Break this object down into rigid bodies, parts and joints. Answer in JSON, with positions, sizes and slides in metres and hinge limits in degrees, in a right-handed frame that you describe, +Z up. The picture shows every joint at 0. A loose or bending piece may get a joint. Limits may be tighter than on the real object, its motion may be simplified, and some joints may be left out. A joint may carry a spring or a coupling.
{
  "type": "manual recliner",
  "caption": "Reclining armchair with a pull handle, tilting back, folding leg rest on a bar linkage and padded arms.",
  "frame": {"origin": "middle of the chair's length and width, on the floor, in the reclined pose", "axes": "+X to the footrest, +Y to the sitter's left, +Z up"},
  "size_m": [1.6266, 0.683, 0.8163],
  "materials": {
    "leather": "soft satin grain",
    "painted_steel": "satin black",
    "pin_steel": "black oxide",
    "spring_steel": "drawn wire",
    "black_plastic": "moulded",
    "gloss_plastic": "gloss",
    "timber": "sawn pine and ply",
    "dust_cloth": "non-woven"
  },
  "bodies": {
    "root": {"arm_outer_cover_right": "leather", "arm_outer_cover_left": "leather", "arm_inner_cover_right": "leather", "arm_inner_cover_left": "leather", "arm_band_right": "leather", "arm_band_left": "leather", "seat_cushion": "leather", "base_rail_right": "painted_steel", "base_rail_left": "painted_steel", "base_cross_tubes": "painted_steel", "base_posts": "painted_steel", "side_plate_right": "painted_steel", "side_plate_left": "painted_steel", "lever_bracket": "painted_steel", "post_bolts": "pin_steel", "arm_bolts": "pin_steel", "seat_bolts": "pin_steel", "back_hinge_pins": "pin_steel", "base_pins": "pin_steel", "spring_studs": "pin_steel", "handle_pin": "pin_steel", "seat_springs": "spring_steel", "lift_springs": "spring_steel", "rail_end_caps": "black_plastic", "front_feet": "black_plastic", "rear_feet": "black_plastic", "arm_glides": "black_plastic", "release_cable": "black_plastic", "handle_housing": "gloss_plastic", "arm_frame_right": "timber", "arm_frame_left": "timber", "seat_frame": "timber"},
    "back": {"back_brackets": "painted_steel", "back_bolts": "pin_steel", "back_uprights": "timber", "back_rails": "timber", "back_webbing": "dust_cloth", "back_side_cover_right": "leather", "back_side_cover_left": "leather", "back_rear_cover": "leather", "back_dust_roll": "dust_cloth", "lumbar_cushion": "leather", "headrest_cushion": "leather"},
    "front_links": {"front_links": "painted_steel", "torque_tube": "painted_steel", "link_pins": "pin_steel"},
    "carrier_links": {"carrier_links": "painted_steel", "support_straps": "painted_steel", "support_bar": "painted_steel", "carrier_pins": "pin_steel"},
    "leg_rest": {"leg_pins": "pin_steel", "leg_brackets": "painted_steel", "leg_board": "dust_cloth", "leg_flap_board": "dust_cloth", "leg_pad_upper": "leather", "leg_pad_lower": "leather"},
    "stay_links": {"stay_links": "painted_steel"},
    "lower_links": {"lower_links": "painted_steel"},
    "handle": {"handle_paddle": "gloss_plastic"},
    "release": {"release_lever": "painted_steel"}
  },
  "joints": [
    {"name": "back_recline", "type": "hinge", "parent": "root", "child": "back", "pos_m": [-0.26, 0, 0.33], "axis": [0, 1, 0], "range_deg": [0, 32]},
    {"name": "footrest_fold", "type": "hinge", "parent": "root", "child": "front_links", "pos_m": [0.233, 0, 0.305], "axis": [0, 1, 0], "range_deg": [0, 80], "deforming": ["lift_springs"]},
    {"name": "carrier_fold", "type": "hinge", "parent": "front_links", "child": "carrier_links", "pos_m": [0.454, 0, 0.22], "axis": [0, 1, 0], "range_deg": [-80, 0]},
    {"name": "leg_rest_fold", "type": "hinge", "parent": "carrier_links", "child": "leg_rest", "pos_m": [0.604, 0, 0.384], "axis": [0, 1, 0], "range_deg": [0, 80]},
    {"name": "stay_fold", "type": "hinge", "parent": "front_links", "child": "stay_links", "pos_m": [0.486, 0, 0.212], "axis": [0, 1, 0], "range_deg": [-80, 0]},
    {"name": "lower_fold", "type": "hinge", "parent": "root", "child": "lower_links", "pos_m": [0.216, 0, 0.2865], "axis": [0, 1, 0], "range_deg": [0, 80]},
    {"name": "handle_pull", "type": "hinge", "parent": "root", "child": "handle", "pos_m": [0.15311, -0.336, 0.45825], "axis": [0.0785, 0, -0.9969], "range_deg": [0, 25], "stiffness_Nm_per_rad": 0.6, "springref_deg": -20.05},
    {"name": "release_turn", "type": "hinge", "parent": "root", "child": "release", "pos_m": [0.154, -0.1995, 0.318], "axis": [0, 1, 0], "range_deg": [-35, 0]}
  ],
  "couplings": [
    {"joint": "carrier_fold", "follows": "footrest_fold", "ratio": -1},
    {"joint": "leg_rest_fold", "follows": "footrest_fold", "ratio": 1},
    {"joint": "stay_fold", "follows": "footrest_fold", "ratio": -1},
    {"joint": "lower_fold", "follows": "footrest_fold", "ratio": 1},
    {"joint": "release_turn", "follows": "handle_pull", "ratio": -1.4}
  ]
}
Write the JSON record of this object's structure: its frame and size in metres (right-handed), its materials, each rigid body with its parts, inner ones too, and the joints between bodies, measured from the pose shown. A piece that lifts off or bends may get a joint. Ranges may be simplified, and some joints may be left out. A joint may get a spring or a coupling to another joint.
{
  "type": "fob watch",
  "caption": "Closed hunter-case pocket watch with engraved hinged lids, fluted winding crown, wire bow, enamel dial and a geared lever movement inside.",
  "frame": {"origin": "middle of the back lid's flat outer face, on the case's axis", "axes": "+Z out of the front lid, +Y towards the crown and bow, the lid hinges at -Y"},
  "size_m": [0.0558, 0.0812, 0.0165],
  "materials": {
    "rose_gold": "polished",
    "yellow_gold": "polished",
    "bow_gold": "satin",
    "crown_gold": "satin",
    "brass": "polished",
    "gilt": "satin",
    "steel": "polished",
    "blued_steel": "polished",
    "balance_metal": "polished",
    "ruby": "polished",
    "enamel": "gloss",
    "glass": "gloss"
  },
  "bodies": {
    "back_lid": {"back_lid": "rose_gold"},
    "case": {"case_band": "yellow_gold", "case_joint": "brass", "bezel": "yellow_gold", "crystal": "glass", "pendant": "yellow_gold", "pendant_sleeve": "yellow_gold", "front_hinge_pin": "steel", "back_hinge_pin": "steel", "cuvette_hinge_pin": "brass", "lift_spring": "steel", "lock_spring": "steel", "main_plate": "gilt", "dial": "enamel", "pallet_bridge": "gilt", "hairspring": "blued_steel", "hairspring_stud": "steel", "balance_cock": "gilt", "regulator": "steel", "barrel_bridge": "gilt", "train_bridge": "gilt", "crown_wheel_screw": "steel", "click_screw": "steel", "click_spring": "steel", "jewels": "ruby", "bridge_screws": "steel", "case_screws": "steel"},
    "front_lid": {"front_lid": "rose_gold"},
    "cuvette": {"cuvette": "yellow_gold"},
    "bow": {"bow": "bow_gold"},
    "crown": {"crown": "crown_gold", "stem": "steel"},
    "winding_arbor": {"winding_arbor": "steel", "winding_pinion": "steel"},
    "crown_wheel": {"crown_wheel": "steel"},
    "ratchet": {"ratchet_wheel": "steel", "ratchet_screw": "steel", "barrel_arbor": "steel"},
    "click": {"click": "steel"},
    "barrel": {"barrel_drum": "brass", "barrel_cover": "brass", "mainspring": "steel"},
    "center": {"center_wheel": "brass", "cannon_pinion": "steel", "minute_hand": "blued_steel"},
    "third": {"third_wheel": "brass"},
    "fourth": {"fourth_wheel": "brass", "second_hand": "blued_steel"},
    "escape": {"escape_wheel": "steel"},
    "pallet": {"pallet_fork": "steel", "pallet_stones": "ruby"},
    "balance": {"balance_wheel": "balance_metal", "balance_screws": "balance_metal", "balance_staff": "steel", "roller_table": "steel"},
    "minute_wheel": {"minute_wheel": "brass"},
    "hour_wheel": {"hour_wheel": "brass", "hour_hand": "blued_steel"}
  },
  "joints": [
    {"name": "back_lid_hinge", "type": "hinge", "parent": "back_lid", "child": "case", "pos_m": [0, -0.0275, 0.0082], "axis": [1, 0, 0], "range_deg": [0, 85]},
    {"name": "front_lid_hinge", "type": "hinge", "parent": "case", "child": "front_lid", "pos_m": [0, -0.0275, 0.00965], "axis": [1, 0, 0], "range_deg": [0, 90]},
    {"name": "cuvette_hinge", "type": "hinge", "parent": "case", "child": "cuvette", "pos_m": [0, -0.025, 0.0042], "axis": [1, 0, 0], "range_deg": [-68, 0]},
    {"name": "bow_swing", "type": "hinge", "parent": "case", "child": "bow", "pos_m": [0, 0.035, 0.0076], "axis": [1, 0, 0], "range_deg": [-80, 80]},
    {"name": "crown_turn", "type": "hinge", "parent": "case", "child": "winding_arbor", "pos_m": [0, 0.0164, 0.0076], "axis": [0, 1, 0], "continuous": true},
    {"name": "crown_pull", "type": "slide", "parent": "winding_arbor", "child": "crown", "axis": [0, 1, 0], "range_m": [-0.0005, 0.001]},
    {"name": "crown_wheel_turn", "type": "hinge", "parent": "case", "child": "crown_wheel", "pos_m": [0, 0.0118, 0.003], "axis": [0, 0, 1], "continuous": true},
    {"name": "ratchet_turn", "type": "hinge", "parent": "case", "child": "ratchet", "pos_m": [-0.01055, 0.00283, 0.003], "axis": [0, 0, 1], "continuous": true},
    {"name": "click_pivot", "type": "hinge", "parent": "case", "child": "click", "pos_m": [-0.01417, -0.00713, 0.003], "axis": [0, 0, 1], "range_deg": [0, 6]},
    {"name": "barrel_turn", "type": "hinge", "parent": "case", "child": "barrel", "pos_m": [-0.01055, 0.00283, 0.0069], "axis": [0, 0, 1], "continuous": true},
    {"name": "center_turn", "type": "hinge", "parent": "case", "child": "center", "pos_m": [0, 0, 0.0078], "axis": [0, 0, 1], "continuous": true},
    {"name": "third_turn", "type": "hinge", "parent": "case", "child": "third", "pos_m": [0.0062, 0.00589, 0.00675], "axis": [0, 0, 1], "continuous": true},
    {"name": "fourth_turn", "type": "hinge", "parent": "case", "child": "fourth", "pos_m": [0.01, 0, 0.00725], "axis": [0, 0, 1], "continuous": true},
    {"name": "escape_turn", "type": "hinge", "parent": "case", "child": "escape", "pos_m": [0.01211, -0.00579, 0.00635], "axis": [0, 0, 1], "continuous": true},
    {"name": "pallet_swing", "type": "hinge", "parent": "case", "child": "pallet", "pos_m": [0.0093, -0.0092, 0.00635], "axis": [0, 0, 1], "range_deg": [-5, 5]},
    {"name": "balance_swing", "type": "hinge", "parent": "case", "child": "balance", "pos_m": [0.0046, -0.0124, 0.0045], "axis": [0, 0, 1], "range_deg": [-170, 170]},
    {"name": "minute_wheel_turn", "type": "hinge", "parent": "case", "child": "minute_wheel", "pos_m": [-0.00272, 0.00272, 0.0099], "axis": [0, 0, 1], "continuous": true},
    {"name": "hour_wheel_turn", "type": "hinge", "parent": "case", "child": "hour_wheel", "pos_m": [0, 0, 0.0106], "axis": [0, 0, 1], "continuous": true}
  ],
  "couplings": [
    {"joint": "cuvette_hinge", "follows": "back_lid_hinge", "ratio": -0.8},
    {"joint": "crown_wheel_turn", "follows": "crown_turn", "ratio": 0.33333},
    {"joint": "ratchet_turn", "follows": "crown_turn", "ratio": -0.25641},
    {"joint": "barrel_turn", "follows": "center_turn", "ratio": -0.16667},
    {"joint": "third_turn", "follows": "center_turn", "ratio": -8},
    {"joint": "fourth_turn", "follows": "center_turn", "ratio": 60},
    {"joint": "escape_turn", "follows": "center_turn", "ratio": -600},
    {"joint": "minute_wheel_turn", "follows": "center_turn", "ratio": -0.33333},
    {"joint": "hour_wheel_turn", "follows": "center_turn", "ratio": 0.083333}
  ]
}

YOUR INSTRUCTIONS: Collect the lines of the data that carry the word "parts".

ANSWER:
Break this object down into rigid bodies, parts and joints. Answer in JSON, with positions, sizes and slides in metres and hinge limits in degrees, in a right-handed frame that you describe, +Z up. The picture shows every joint at 0. A loose or bending piece may get a joint. Limits may be tighter than on the real object, its motion may be simplified, and some joints may be left out. A joint may carry a spring or a coupling.
Write the JSON record of this object's structure: its frame and size in metres (right-handed), its materials, each rigid body with its parts, inner ones too, and the joints between bodies, measured from the pose shown. A piece that lifts off or bends may get a joint. Ranges may be simplified, and some joints may be left out. A joint may get a spring or a coupling to another joint.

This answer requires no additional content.